■ Work to complete: Repeat the listing below word for word, stopping after the line that contains "under construction, built".

====

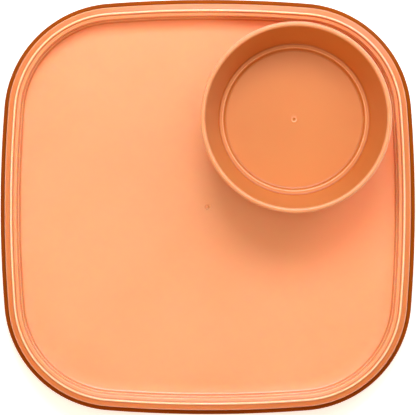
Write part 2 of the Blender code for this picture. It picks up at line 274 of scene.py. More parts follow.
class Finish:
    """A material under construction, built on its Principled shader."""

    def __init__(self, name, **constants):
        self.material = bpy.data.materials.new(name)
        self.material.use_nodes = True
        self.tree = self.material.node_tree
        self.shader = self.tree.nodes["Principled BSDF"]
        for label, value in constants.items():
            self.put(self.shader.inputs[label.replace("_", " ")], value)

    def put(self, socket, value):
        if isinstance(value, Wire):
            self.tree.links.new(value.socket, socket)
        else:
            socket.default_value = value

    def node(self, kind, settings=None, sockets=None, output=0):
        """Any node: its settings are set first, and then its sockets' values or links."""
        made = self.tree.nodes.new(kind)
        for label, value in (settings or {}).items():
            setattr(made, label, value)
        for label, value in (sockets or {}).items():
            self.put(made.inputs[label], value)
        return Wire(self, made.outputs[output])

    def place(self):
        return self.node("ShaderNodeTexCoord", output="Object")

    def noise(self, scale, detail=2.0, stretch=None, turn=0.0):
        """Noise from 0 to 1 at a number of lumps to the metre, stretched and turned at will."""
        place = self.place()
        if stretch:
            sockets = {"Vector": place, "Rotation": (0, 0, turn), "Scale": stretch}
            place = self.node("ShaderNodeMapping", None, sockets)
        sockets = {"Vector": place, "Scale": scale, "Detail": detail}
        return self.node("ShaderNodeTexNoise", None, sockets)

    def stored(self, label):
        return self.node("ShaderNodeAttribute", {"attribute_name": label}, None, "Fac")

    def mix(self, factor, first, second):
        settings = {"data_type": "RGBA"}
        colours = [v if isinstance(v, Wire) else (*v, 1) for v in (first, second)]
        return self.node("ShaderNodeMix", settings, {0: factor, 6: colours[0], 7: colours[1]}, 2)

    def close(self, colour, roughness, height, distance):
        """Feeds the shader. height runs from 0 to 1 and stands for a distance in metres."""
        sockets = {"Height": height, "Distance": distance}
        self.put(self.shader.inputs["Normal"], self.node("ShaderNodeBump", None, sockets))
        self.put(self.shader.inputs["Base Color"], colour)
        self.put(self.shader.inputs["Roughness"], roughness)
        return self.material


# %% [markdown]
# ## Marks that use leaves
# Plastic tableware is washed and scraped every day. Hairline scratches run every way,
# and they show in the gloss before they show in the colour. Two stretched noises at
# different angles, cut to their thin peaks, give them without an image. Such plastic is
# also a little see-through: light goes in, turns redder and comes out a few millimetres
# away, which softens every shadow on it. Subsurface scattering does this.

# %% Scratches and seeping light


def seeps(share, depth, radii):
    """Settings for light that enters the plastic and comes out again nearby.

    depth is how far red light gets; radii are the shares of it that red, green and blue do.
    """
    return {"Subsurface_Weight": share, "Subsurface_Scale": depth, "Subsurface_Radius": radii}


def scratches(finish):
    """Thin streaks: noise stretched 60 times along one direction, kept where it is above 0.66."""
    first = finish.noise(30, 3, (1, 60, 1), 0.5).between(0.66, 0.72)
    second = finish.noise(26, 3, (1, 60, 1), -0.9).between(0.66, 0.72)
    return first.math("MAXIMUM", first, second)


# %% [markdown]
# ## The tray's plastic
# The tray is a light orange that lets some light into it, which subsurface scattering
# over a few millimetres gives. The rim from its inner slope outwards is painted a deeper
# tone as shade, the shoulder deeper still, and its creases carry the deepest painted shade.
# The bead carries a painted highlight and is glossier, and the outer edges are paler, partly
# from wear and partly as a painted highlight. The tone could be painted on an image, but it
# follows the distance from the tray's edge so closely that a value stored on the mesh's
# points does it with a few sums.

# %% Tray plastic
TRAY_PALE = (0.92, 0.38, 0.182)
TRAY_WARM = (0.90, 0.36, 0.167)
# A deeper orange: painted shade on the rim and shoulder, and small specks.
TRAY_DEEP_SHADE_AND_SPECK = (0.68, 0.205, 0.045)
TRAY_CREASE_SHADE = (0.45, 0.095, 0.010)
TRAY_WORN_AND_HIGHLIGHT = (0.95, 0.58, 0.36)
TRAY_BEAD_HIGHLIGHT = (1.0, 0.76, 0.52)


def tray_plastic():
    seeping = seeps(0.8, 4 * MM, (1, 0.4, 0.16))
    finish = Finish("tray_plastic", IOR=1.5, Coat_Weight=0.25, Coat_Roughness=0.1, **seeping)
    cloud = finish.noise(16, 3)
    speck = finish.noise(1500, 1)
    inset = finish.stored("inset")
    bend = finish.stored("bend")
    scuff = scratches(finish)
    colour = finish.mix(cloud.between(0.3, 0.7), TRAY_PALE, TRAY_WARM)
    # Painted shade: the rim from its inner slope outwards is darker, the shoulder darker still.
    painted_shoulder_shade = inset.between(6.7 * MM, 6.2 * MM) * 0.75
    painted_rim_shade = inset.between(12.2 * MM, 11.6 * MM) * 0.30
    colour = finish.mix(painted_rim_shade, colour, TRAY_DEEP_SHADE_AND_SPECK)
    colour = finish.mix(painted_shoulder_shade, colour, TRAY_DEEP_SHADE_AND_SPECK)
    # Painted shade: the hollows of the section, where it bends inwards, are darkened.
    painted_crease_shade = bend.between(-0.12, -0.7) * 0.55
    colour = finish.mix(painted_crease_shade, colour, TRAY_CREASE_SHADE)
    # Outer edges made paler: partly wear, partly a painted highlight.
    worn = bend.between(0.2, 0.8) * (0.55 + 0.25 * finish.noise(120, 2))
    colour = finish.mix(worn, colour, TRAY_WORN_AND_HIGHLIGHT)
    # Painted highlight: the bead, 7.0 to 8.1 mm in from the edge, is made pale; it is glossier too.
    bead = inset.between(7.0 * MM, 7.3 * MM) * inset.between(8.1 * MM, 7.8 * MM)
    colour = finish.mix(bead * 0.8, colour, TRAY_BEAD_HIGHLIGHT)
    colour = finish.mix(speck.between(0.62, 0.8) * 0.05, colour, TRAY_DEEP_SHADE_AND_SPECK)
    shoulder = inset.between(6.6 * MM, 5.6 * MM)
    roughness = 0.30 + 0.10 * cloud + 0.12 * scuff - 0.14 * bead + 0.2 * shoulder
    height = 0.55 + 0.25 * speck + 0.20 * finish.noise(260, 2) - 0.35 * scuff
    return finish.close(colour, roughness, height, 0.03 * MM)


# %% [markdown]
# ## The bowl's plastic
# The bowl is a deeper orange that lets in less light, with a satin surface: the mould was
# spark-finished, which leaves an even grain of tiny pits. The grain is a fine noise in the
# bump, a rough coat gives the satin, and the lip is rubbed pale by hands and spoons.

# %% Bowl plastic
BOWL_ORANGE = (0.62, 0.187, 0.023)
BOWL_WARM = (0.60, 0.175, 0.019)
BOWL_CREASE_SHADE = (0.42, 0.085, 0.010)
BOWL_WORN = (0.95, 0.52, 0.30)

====

■ Result of the exercise:
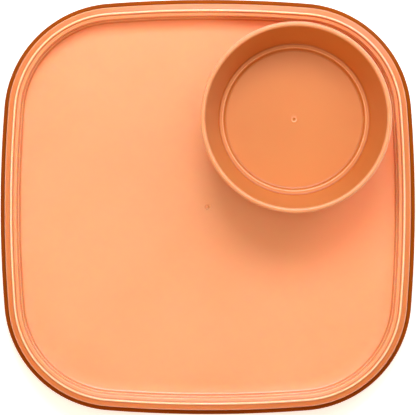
Write part 2 of the Blender code for this picture. It picks up at line 274 of scene.py. More parts follow.
class Finish:
    """A material under construction, built on its Principled shader."""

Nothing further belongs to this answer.